■ PROBLEM REQUIREMENTS
Copy every line, exactly and only, from the line containing "Model this object" to the line containing "const DEG = Math.PI / 180;", both lines included.

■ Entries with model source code
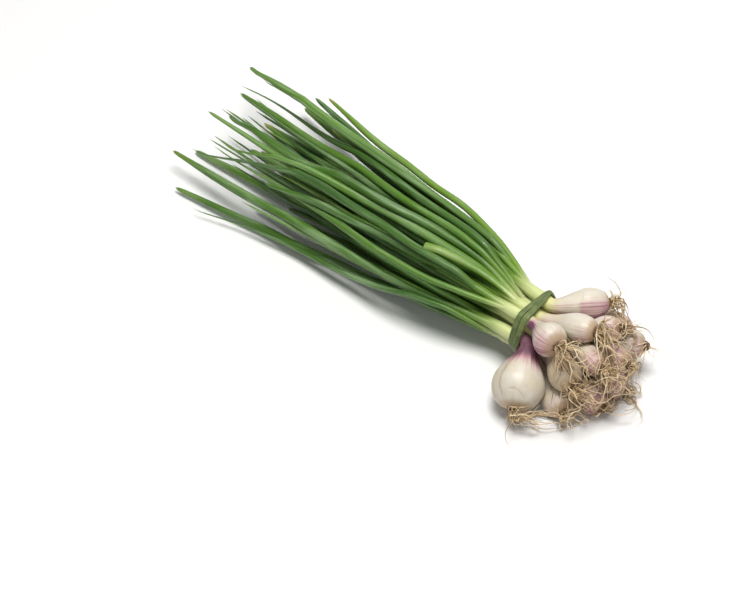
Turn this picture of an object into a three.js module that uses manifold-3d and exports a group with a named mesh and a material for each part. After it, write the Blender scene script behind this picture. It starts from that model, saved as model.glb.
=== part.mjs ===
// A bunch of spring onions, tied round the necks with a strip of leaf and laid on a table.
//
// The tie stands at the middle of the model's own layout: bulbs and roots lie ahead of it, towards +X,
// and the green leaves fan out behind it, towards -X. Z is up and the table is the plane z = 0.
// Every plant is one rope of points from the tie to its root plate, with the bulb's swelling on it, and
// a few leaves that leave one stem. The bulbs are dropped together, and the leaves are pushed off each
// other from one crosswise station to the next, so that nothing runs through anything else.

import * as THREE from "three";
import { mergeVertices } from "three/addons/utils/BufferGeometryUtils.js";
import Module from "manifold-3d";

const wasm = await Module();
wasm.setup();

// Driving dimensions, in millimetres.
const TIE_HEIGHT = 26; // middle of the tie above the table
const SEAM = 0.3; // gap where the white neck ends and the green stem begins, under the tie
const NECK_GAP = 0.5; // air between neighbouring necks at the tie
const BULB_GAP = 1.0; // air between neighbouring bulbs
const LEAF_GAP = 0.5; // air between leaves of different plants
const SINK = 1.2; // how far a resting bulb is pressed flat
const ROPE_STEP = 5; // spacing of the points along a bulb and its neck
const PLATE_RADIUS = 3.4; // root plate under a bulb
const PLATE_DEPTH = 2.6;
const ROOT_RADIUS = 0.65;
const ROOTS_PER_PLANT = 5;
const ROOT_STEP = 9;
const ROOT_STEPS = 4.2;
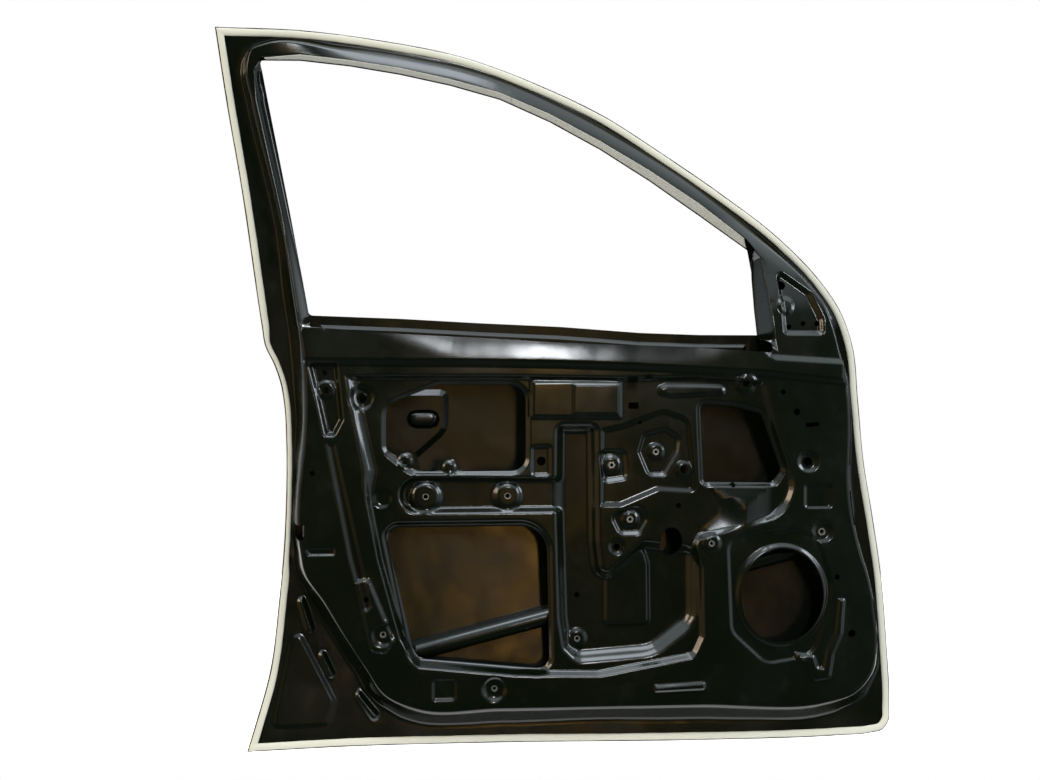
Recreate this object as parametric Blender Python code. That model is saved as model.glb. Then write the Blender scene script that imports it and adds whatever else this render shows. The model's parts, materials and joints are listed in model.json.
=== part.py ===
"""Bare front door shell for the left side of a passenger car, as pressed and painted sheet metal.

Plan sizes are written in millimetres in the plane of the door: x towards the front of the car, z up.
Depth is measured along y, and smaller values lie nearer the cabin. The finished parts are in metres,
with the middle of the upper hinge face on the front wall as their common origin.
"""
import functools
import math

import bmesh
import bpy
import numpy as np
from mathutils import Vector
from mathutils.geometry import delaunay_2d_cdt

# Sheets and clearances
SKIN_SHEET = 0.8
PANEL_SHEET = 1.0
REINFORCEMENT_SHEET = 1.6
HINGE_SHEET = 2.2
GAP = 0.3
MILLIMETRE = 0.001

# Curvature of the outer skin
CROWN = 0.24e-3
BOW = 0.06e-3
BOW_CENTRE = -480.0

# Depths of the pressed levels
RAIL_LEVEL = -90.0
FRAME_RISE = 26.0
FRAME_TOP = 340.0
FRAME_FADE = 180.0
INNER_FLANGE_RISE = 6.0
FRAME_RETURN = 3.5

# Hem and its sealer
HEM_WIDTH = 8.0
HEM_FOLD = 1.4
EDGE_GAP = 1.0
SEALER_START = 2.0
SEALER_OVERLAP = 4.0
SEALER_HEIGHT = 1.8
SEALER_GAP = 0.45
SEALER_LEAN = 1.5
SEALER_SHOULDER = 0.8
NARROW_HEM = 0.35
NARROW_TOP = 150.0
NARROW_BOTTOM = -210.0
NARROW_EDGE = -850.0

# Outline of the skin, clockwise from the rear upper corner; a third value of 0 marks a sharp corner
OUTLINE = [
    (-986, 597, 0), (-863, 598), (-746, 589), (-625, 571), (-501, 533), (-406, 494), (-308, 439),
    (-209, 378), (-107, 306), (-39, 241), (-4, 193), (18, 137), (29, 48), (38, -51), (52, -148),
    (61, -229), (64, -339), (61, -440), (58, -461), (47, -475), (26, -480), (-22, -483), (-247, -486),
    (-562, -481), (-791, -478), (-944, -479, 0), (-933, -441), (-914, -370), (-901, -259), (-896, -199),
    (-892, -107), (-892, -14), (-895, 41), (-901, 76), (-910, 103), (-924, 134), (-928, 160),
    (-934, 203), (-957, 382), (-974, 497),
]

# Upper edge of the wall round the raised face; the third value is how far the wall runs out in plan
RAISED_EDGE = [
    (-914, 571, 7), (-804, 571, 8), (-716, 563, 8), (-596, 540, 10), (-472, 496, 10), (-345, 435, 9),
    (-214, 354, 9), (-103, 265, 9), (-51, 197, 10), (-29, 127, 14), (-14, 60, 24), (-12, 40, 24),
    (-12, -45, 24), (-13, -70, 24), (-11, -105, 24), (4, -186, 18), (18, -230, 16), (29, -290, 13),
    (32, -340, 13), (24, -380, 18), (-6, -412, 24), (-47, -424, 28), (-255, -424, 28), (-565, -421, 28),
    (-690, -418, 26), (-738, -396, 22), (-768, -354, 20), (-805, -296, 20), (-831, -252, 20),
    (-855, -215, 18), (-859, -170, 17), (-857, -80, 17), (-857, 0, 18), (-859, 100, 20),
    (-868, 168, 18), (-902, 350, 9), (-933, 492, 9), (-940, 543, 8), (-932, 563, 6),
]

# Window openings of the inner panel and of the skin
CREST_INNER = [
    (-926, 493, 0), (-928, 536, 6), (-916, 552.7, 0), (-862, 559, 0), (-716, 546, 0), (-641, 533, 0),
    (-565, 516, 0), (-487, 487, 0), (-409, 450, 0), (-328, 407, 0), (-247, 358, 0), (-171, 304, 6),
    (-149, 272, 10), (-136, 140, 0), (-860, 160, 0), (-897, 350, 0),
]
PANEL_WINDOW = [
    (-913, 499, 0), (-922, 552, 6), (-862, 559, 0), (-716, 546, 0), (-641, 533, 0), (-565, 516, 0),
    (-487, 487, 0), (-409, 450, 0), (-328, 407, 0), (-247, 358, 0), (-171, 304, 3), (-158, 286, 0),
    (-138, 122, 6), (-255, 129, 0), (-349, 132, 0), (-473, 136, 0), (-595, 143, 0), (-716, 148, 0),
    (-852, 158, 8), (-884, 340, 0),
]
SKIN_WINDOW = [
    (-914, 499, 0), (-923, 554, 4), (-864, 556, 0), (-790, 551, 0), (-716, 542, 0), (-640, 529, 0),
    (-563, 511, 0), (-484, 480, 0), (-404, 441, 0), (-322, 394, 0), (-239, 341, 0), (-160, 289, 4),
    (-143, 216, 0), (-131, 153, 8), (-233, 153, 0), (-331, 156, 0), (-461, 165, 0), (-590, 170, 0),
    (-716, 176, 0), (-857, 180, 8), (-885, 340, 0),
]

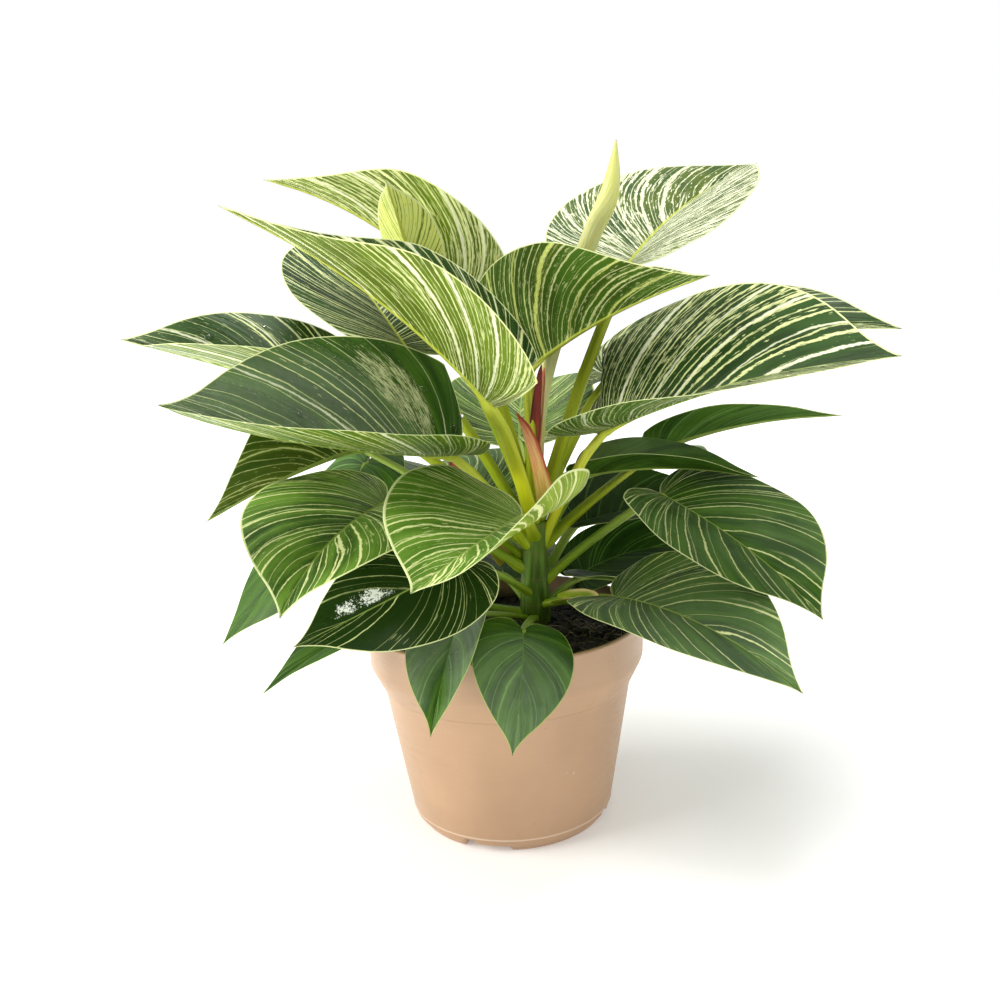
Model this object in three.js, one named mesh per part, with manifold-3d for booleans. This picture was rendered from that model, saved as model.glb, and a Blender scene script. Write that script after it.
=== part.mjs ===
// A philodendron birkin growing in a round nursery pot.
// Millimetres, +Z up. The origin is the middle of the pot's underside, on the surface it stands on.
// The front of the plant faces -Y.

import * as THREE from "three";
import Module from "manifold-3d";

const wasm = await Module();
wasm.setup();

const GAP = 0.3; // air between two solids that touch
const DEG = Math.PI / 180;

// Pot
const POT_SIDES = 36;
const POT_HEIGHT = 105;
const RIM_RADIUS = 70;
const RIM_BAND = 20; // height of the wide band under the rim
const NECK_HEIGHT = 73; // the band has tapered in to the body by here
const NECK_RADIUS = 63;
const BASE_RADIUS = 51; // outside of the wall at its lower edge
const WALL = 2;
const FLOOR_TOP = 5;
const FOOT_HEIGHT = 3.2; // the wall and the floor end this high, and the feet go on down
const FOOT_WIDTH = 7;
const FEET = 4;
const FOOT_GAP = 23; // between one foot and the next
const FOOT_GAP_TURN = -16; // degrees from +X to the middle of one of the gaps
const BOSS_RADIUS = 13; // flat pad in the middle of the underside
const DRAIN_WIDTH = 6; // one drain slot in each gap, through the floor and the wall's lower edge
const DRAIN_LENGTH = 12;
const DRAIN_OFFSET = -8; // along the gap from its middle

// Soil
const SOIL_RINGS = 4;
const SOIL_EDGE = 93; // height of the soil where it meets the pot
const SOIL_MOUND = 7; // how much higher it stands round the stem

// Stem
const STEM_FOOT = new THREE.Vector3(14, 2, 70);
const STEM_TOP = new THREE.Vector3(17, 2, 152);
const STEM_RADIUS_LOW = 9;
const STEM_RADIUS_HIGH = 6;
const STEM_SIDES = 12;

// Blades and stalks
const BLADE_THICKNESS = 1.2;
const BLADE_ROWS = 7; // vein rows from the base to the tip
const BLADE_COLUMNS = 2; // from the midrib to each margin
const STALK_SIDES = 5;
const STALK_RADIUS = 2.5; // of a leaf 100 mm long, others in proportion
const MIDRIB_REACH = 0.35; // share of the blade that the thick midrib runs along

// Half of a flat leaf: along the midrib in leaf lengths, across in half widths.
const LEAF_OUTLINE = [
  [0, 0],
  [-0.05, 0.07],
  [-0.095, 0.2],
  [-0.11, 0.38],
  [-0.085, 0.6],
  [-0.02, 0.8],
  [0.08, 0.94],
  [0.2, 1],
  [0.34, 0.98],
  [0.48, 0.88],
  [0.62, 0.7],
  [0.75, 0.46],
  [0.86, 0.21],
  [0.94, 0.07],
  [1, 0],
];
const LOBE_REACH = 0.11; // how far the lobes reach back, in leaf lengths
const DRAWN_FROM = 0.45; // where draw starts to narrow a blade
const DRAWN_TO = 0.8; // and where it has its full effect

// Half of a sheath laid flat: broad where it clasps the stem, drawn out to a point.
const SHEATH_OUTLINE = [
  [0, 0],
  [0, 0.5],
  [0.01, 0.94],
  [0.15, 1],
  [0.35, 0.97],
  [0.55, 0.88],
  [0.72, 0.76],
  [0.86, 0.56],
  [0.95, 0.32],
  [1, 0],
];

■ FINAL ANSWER
Model this object in three.js, one named mesh per part, with manifold-3d for booleans. This picture was rendered from that model, saved as model.glb, and a Blender scene script. Write that script after it.
=== part.mjs ===
// A philodendron birkin growing in a round nursery pot.
// Millimetres, +Z up. The origin is the middle of the pot's underside, on the surface it stands on.
// The front of the plant faces -Y.

import * as THREE from "three";
import Module from "manifold-3d";

const wasm = await Module();
wasm.setup();

const GAP = 0.3; // air between two solids that touch
const DEG = Math.PI / 180;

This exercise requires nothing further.